- _GIVEN REQUEST_
Would you return the complete listing below word for word?

- _DATA SEGMENT_

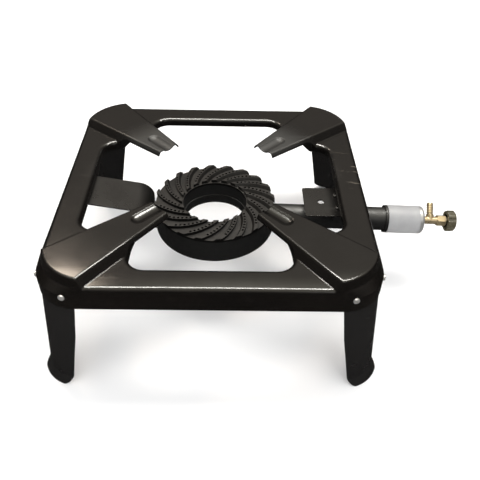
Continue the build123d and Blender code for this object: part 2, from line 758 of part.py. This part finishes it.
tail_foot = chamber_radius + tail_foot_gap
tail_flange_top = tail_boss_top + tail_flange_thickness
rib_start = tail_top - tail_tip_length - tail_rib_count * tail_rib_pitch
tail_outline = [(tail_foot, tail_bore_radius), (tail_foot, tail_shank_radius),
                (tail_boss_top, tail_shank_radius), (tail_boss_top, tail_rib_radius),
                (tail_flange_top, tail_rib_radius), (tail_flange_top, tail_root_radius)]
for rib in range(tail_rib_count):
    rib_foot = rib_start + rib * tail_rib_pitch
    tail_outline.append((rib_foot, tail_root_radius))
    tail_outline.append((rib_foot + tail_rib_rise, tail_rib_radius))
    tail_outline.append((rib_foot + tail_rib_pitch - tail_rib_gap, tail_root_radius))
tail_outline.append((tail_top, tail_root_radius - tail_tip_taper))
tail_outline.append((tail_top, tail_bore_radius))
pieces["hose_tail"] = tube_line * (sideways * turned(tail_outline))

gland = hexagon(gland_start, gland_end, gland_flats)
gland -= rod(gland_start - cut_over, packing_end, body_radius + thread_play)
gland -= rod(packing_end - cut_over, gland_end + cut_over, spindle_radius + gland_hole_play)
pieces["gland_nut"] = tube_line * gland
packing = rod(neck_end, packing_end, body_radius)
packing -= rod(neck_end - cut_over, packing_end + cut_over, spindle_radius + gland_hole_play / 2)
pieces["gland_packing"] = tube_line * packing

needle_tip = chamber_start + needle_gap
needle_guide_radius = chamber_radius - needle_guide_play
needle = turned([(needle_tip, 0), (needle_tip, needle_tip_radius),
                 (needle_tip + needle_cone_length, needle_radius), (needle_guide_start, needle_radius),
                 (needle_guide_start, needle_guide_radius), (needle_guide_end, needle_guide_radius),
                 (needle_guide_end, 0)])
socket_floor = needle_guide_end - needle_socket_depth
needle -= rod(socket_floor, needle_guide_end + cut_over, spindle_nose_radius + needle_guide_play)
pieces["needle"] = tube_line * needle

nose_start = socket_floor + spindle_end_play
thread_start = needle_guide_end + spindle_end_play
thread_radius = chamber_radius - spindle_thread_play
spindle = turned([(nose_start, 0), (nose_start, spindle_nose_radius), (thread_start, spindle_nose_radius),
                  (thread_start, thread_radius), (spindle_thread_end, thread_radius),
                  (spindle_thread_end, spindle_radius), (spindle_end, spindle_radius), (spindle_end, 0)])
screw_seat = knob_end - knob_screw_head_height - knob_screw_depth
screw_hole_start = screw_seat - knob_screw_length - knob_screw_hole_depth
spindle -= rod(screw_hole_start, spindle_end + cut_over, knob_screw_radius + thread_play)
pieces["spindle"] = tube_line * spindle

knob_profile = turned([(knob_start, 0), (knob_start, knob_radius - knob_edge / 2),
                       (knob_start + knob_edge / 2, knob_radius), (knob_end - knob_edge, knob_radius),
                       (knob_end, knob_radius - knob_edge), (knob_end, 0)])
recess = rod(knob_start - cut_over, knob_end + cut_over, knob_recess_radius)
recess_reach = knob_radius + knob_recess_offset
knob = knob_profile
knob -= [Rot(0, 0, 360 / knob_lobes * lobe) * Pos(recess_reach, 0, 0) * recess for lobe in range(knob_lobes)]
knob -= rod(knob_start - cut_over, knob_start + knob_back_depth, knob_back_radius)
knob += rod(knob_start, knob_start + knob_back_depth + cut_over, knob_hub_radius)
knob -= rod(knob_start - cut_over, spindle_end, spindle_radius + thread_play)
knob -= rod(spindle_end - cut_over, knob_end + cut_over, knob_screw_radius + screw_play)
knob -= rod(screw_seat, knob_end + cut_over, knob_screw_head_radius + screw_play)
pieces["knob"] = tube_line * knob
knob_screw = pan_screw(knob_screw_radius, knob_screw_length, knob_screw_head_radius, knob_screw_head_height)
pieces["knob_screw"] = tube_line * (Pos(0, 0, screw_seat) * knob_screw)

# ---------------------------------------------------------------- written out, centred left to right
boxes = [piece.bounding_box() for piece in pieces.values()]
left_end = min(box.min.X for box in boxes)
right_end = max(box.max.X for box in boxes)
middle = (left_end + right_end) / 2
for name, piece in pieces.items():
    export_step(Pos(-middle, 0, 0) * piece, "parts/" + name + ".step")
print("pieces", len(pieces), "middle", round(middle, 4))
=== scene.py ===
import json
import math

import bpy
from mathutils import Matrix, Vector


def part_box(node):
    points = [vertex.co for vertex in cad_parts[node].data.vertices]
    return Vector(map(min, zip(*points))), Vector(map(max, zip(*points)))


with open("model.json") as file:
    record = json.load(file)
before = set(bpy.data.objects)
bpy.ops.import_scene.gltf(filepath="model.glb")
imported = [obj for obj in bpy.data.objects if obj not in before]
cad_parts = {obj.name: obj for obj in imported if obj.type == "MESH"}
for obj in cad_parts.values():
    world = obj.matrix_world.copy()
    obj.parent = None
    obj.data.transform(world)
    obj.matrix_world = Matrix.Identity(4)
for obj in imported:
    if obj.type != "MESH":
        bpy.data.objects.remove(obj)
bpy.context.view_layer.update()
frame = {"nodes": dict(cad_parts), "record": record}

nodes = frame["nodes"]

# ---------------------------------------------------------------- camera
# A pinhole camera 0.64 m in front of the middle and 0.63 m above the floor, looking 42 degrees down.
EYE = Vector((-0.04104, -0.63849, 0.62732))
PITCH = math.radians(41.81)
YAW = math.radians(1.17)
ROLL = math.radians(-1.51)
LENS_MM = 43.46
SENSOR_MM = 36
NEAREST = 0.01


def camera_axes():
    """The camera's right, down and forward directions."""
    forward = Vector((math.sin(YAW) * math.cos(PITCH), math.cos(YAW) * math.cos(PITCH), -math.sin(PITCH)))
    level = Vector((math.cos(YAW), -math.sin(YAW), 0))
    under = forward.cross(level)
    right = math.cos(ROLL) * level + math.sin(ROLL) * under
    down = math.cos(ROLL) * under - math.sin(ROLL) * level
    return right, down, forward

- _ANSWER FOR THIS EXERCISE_
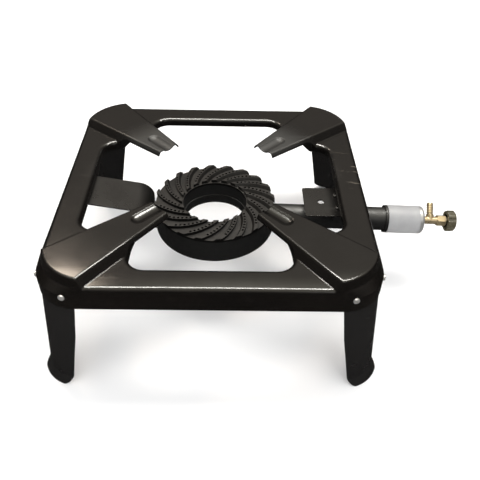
Continue the build123d and Blender code for this object: part 2, from line 758 of part.py. This part finishes it.
tail_foot = chamber_radius + tail_foot_gap
tail_flange_top = tail_boss_top + tail_flange_thickness
rib_start = tail_top - tail_tip_length - tail_rib_count * tail_rib_pitch
tail_outline = [(tail_foot, tail_bore_radius), (tail_foot, tail_shank_radius),
                (tail_boss_top, tail_shank_radius), (tail_boss_top, tail_rib_radius),
                (tail_flange_top, tail_rib_radius), (tail_flange_top, tail_root_radius)]
for rib in range(tail_rib_count):
    rib_foot = rib_start + rib * tail_rib_pitch
    tail_outline.append((rib_foot, tail_root_radius))
    tail_outline.append((rib_foot + tail_rib_rise, tail_rib_radius))
    tail_outline.append((rib_foot + tail_rib_pitch - tail_rib_gap, tail_root_radius))
tail_outline.append((tail_top, tail_root_radius - tail_tip_taper))
tail_outline.append((tail_top, tail_bore_radius))
pieces["hose_tail"] = tube_line * (sideways * turned(tail_outline))

gland = hexagon(gland_start, gland_end, gland_flats)
gland -= rod(gland_start - cut_over, packing_end, body_radius + thread_play)
gland -= rod(packing_end - cut_over, gland_end + cut_over, spindle_radius + gland_hole_play)
pieces["gland_nut"] = tube_line * gland
packing = rod(neck_end, packing_end, body_radius)
packing -= rod(neck_end - cut_over, packing_end + cut_over, spindle_radius + gland_hole_play / 2)
pieces["gland_packing"] = tube_line * packing

needle_tip = chamber_start + needle_gap
needle_guide_radius = chamber_radius - needle_guide_play
needle = turned([(needle_tip, 0), (needle_tip, needle_tip_radius),
                 (needle_tip + needle_cone_length, needle_radius), (needle_guide_start, needle_radius),
                 (needle_guide_start, needle_guide_radius), (needle_guide_end, needle_guide_radius),
                 (needle_guide_end, 0)])
socket_floor = needle_guide_end - needle_socket_depth
needle -= rod(socket_floor, needle_guide_end + cut_over, spindle_nose_radius + needle_guide_play)
pieces["needle"] = tube_line * needle

nose_start = socket_floor + spindle_end_play
thread_start = needle_guide_end + spindle_end_play
thread_radius = chamber_radius - spindle_thread_play
spindle = turned([(nose_start, 0), (nose_start, spindle_nose_radius), (thread_start, spindle_nose_radius),
                  (thread_start, thread_radius), (spindle_thread_end, thread_radius),
                  (spindle_thread_end, spindle_radius), (spindle_end, spindle_radius), (spindle_end, 0)])
screw_seat = knob_end - knob_screw_head_height - knob_screw_depth
screw_hole_start = screw_seat - knob_screw_length - knob_screw_hole_depth
spindle -= rod(screw_hole_start, spindle_end + cut_over, knob_screw_radius + thread_play)
pieces["spindle"] = tube_line * spindle

knob_profile = turned([(knob_start, 0), (knob_start, knob_radius - knob_edge / 2),
                       (knob_start + knob_edge / 2, knob_radius), (knob_end - knob_edge, knob_radius),
                       (knob_end, knob_radius - knob_edge), (knob_end, 0)])
recess = rod(knob_start - cut_over, knob_end + cut_over, knob_recess_radius)
recess_reach = knob_radius + knob_recess_offset
knob = knob_profile
knob -= [Rot(0, 0, 360 / knob_lobes * lobe) * Pos(recess_reach, 0, 0) * recess for lobe in range(knob_lobes)]
knob -= rod(knob_start - cut_over, knob_start + knob_back_depth, knob_back_radius)
knob += rod(knob_start, knob_start + knob_back_depth + cut_over, knob_hub_radius)
knob -= rod(knob_start - cut_over, spindle_end, spindle_radius + thread_play)
knob -= rod(spindle_end - cut_over, knob_end + cut_over, knob_screw_radius + screw_play)
knob -= rod(screw_seat, knob_end + cut_over, knob_screw_head_radius + screw_play)
pieces["knob"] = tube_line * knob
knob_screw = pan_screw(knob_screw_radius, knob_screw_length, knob_screw_head_radius, knob_screw_head_height)
pieces["knob_screw"] = tube_line * (Pos(0, 0, screw_seat) * knob_screw)

# ---------------------------------------------------------------- written out, centred left to right
boxes = [piece.bounding_box() for piece in pieces.values()]
left_end = min(box.min.X for box in boxes)
right_end = max(box.max.X for box in boxes)
middle = (left_end + right_end) / 2
for name, piece in pieces.items():
    export_step(Pos(-middle, 0, 0) * piece, "parts/" + name + ".step")
print("pieces", len(pieces), "middle", round(middle, 4))
=== scene.py ===
import json
import math

import bpy
from mathutils import Matrix, Vector


def part_box(node):
    points = [vertex.co for vertex in cad_parts[node].data.vertices]
    return Vector(map(min, zip(*points))), Vector(map(max, zip(*points)))


with open("model.json") as file:
    record = json.load(file)
before = set(bpy.data.objects)
bpy.ops.import_scene.gltf(filepath="model.glb")
imported = [obj for obj in bpy.data.objects if obj not in before]
cad_parts = {obj.name: obj for obj in imported if obj.type == "MESH"}
for obj in cad_parts.values():
    world = obj.matrix_world.copy()
    obj.parent = None
    obj.data.transform(world)
    obj.matrix_world = Matrix.Identity(4)
for obj in imported:
    if obj.type != "MESH":
        bpy.data.objects.remove(obj)
bpy.context.view_layer.update()
frame = {"nodes": dict(cad_parts), "record": record}

nodes = frame["nodes"]

# ---------------------------------------------------------------- camera
# A pinhole camera 0.64 m in front of the middle and 0.63 m above the floor, looking 42 degrees down.
EYE = Vector((-0.04104, -0.63849, 0.62732))
PITCH = math.radians(41.81)
YAW = math.radians(1.17)
ROLL = math.radians(-1.51)
LENS_MM = 43.46
SENSOR_MM = 36
NEAREST = 0.01


def camera_axes():
    """The camera's right, down and forward directions."""
    forward = Vector((math.sin(YAW) * math.cos(PITCH), math.cos(YAW) * math.cos(PITCH), -math.sin(PITCH)))
    level = Vector((math.cos(YAW), -math.sin(YAW), 0))
    under = forward.cross(level)
    right = math.cos(ROLL) * level + math.sin(ROLL) * under
    down = math.cos(ROLL) * under - math.sin(ROLL) * level
    return right, down, forward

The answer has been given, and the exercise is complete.